Ist es nicht so, dass spektakuläre Todesfälle wie der des Mädchens im Oktober die Aufmerksamkeit nur kurzzeitig auf Probleme lenken, wie sie in vielen Familien herrschen – ansonsten das Schicksal dieser Familien der Mehrheit der Gesellschaft aber im Grund egal ist?

Mehmet Yildiz: Den Eindruck könnte man gewinnen. Die Zahlen zu den Kindeswohlgefährdungsmeldungen zeigen zwar nach oben, aber der größte Teil der Meldungen kommen von der Polizei. Über 90% dieser Meldungen erledigen sich. Das System ist sehr ineffektiv. Von Nachbarn oder Verwandten kommen dagegen sehr wenig Meldungen. Trotzdem gibt die Stadt sehr viel Geld für die Kinder- und Jugendhilfe aus, leider oft  in zu viel Kontrolle und Dokumentationspflichten und nicht für die Kinder und ihre Familien.

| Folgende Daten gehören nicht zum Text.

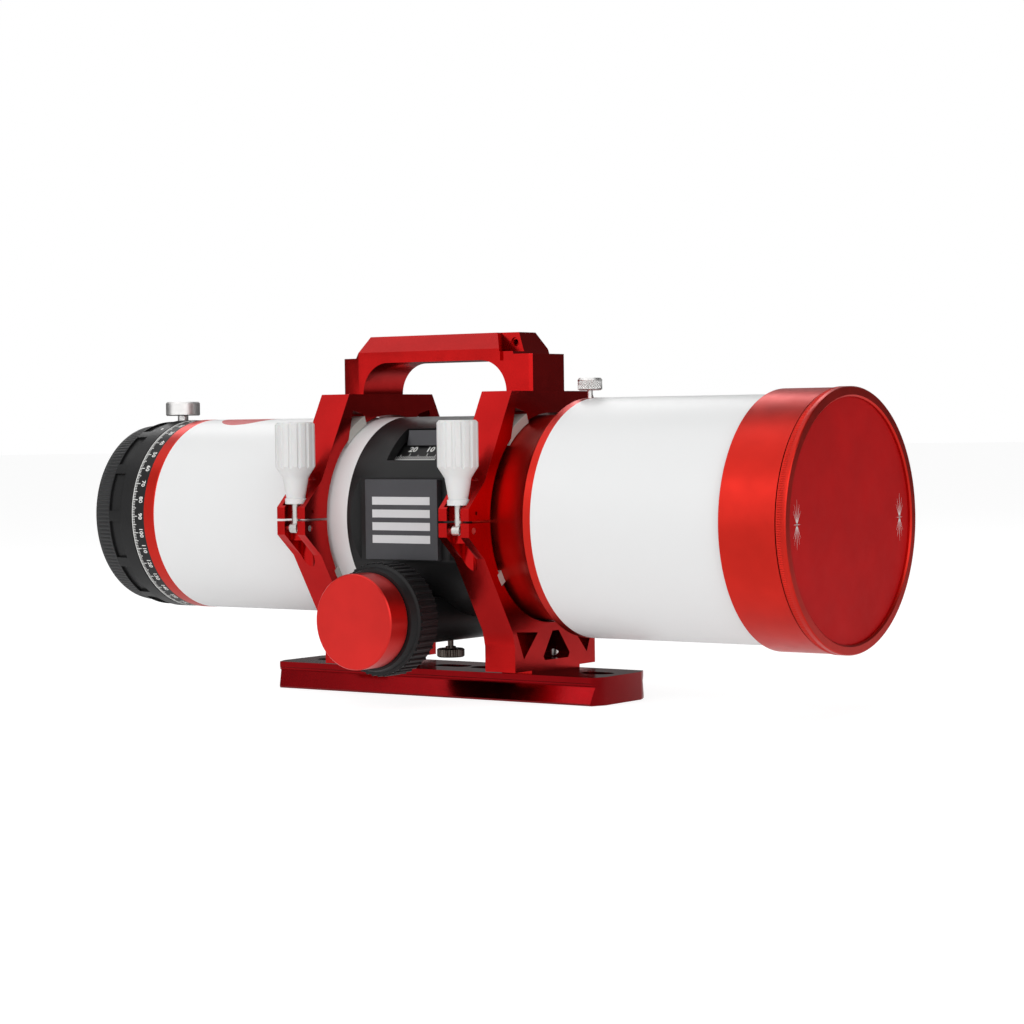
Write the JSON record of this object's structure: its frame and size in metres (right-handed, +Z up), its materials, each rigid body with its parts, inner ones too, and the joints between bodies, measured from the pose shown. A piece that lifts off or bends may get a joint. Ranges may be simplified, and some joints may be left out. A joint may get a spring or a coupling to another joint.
{
  "type": "refractor telescope",
  "caption": "Refractor telescope with internal focusing, sliding dew shield, hinged clamp rings, carry handle and dovetail plate.",
  "frame": {"origin": "centre of the dovetail plate's base face", "axes": "+X along the optical axis to the sky end, +Y to the telescope's left, +Z up"},
  "size_m": [0.3996, 0.1468, 0.167],
  "materials": {
    "red_anodised": "satin",
    "white_paint": "satin",
    "black_anodised": "satin",
    "grey_panel": "satin",
    "white_plastic": "matte",
    "nylon": "matte",
    "steel": "brushed",
    "silver": "satin",
    "bronze_grey": "satin",
    "brass": "polished",
    "felt": "matte",
    "coated_glass": "polished",
    "black_plastic": "matte"
  },
  "bodies": {
    "base": {"dovetail_plate": "red_anodised", "plate_bolts": "steel", "rear_ring_lower": "red_anodised", "front_ring_lower": "red_anodised", "hinge_pins": "steel", "clamp_pins": "steel", "lower_ring_pads": "nylon", "rear_tube": "white_paint", "baffles": "black_anodised", "rear_collar": "red_anodised", "angle_scale_ring": "black_anodised", "rotator_spigot": "black_anodised", "focuser_body": "black_anodised", "right_side_panel": "grey_panel", "left_side_panel": "grey_panel", "window_index_bar": "grey_panel", "linear_bearings": "brass", "pinion_housing": "black_anodised", "shaft_bearings": "steel", "front_body": "red_anodised"},
    "upper_rings": {"rear_ring_upper": "red_anodised", "front_ring_upper": "red_anodised", "upper_ring_pads": "nylon", "handle": "red_anodised", "handle_bolts": "steel"},
    "rear_bolt": {"rear_swing_bolt": "steel"},
    "front_bolt": {"front_swing_bolt": "steel"},
    "rear_knob": {"rear_clamp_knob": "white_plastic"},
    "front_knob": {"front_clamp_knob": "white_plastic"},
    "coarse_shaft": {"pinion_shaft": "steel", "coarse_knob": "black_anodised", "left_coarse_knob": "black_anodised"},
    "fine_focus": {"fine_knob": "red_anodised", "fine_shaft": "steel"},
    "carriage": {"sliding_tube": "black_anodised", "focus_rack": "steel", "focus_scale": "black_anodised", "objective_cell": "black_anodised", "rear_lens": "coated_glass", "middle_lens": "coated_glass", "front_lens": "coated_glass", "lens_spacers": "black_anodised", "retaining_ring": "black_anodised"},
    "focus_lock": {"focus_lock_screw": "bronze_grey"},
    "rotator": {"rotator_ring": "black_anodised", "rear_adapter": "black_anodised"},
    "rotator_lock": {"rotator_lock_screw": "silver"},
    "rear_cover": {"rear_cap": "black_plastic"},
    "dew_shield": {"dew_shield_rim": "red_anodised", "dew_shield_tube": "white_paint", "dew_shield_felt": "felt", "dew_shield_band": "red_anodised"},
    "dew_lock": {"dew_shield_lock_screw": "silver"},
    "front_cover": {"front_cap_rim": "red_anodised", "front_cap_disc": "red_anodised", "focusing_mask": "black_plastic"}
  },
  "joints": [
    {"name": "ring_opening", "type": "hinge", "parent": "base", "child": "upper_rings", "pos_m": [0, 0.06, 0.0826], "axis": [-1, 0, 0], "range_deg": [0, 60]},
    {"name": "rear_bolt_swing", "type": "hinge", "parent": "upper_rings", "child": "rear_bolt", "pos_m": [-0.0446, -0.0612, 0.0788], "axis": [1, 0, 0], "range_deg": [0, 75]},
    {"name": "front_bolt_swing", "type": "hinge", "parent": "upper_rings", "child": "front_bolt", "pos_m": [0.0485, -0.0612, 0.0788], "axis": [1, 0, 0], "range_deg": [0, 75]},
    {"name": "rear_knob_turn", "type": "hinge", "parent": "rear_bolt", "child": "rear_knob", "pos_m": [-0.0446, -0.0612, 0.1], "axis": [0, 0, 1], "continuous": true},
    {"name": "front_knob_turn", "type": "hinge", "parent": "front_bolt", "child": "front_knob", "pos_m": [0.0485, -0.0612, 0.1], "axis": [0, 0, 1], "continuous": true},
    {"name": "coarse_focus", "type": "hinge", "parent": "base", "child": "coarse_shaft", "pos_m": [0.004, 0, 0.0385], "axis": [0, 1, 0], "range_deg": [-170, 170]},
    {"name": "focus_travel", "type": "slide", "parent": "base", "child": "carriage", "axis": [1, 0, 0], "range_m": [-0.0145, 0.0145]},
    {"name": "fine_focus_turn", "type": "hinge", "parent": "base", "child": "fine_focus", "pos_m": [0.004, 0, 0.0385], "axis": [0, 1, 0], "range_deg": [-1705, 1705]},
    {"name": "focus_lock_turn", "type": "hinge", "parent": "base", "child": "focus_lock", "pos_m": [0.004, -0.0095, 0.02], "axis": [0, 0, 1], "continuous": true},
    {"name": "rotator_turn", "type": "hinge", "parent": "base", "child": "rotator", "pos_m": [-0.17, 0, 0.0826], "axis": [1, 0, 0], "continuous": true},
    {"name": "rotator_lock_turn", "type": "hinge", "parent": "rotator", "child": "rotator_lock", "pos_m": [-0.17, 0, 0.135], "axis": [0, 0, 1], "continuous": true},
    {"name": "rear_cap_pull", "type": "slide", "parent": "rotator", "child": "rear_cover", "axis": [-1, 0, 0], "range_m": [0, 0.03]},
    {"name": "dew_shield_slide", "type": "slide", "parent": "base", "child": "dew_shield", "axis": [1, 0, 0], "range_m": [0, 0.045]},
    {"name": "dew_lock_turn", "type": "hinge", "parent": "dew_shield", "child": "dew_lock", "pos_m": [0.0795, -0.0032, 0.142], "axis": [0, 0, 1], "continuous": true},
    {"name": "front_cap_pull", "type": "slide", "parent": "dew_shield", "child": "front_cover", "axis": [1, 0, 0], "range_m": [0, 0.03]}
  ],
  "couplings": [
    {"joint": "focus_travel", "follows": "coarse_focus", "m_per_rad": 0.0048},
    {"joint": "fine_focus_turn", "follows": "coarse_focus", "ratio": 10}
  ]
}
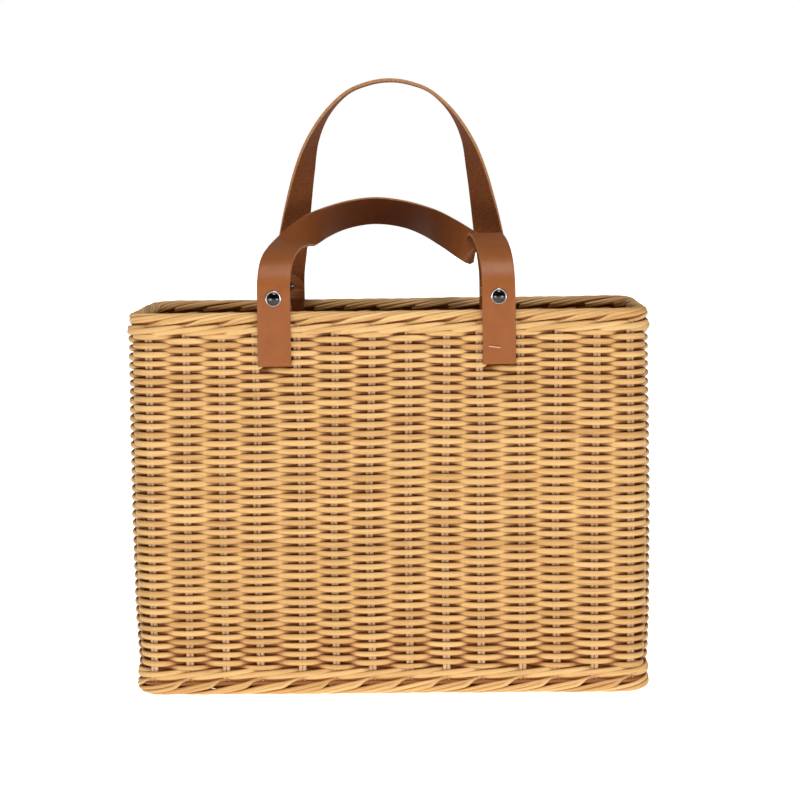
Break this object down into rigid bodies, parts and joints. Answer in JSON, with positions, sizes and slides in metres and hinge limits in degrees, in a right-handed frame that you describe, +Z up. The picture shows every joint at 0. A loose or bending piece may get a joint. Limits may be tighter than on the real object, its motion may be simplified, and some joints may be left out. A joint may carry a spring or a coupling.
{
  "type": "woven market basket",
  "caption": "Rectangular willow shopping basket with an open top and two riveted leather strap handles that swing at the rim.",
  "frame": {"origin": "centre of the foot, on the surface that the basket stands on", "axes": "+Z up, +X to the right along the long side, -Y towards the front wall"},
  "size_m": [0.4, 0.166, 0.4753],
  "materials": {
    "willow_weave": "buff willow, smooth round rods, satin",
    "willow_band": "buff willow, waled and rolled rods, satin",
    "willow_stake": "peeled willow stakes, satin",
    "leather": "vegetable-tanned strap leather, smooth grain side, brown flesh side",
    "rivet_metal": "polished nickel plate"
  },
  "bodies": {
    "basket": {"front_stake_pair_1": "willow_stake", "front_stake_pair_2": "willow_stake", "front_stake_pair_3": "willow_stake", "front_stake_pair_4": "willow_stake", "front_stake_pair_5": "willow_stake", "front_stake_pair_6": "willow_stake", "front_stake_pair_7": "willow_stake", "front_stake_pair_8": "willow_stake", "front_stake_pair_9": "willow_stake", "front_stake_pair_10": "willow_stake", "front_stake_pair_11": "willow_stake", "front_stake_pair_12": "willow_stake", "front_stake_pair_13": "willow_stake", "front_stake_pair_14": "willow_stake", "rear_stake_pair_1": "willow_stake", "rear_stake_pair_2": "willow_stake", "rear_stake_pair_3": "willow_stake", "rear_stake_pair_4": "willow_stake", "rear_stake_pair_5": "willow_stake", "rear_stake_pair_6": "willow_stake", "rear_stake_pair_7": "willow_stake", "rear_stake_pair_8": "willow_stake", "rear_stake_pair_9": "willow_stake", "rear_stake_pair_10": "willow_stake", "rear_stake_pair_11": "willow_stake", "rear_stake_pair_12": "willow_stake", "rear_stake_pair_13": "willow_stake", "rear_stake_pair_14": "willow_stake", "left_end_stake_pair_1": "willow_stake", "left_end_stake_pair_2": "willow_stake", "left_end_stake_pair_3": "willow_stake", "left_end_stake_pair_4": "willow_stake", "right_end_stake_pair_1": "willow_stake", "right_end_stake_pair_2": "willow_stake", "right_end_stake_pair_3": "willow_stake", "right_end_stake_pair_4": "willow_stake", "base_sticks": "willow_stake", "base_weave": "willow_weave", "side_weave": "willow_weave", "foot_border": "willow_band", "upset_wale": "willow_band", "top_wale": "willow_band", "top_border": "willow_band", "front_left_strap_loop": "leather", "front_right_strap_loop": "leather", "rear_left_strap_loop": "leather", "rear_right_strap_loop": "leather", "front_left_rivet_cap": "rivet_metal", "front_right_rivet_cap": "rivet_metal", "rear_left_rivet_cap": "rivet_metal", "rear_right_rivet_cap": "rivet_metal", "rivet_collars": "rivet_metal", "rivet_backs": "rivet_metal"},
    "front_handle": {"front_strap": "leather"},
    "rear_handle": {"rear_strap": "leather"}
  },
  "joints": [
    {"name": "front_handle_swing", "type": "hinge", "parent": "basket", "child": "front_handle", "pos_m": [0, -0.07665, 0.318], "axis": [1, 0, 0], "range_deg": [-8, 170]},
    {"name": "rear_handle_swing", "type": "hinge", "parent": "basket", "child": "rear_handle", "pos_m": [0, 0.07665, 0.318], "axis": [-1, 0, 0], "range_deg": [-20, 105]}
  ]
}
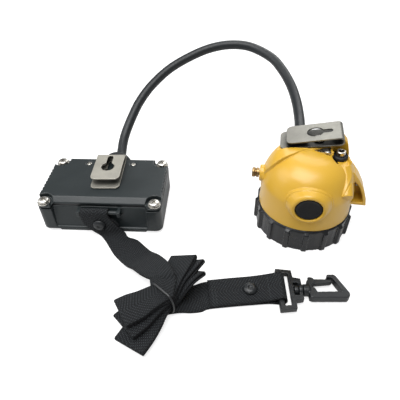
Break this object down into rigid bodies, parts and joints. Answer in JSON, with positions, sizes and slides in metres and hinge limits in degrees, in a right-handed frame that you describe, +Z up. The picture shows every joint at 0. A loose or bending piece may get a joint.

Selbst die Jugendhilfeinspektion hat in ihrem Bericht zu Tayler angemahnt, hier zu einer Verschlankung der Vorschriften zu kommen. Auch die immer weiter voranschreitende Standardisierung der Arbeit versperrt in vielen Fällen den Blick auf die konkreten Problemlagen der betroffenen Familien.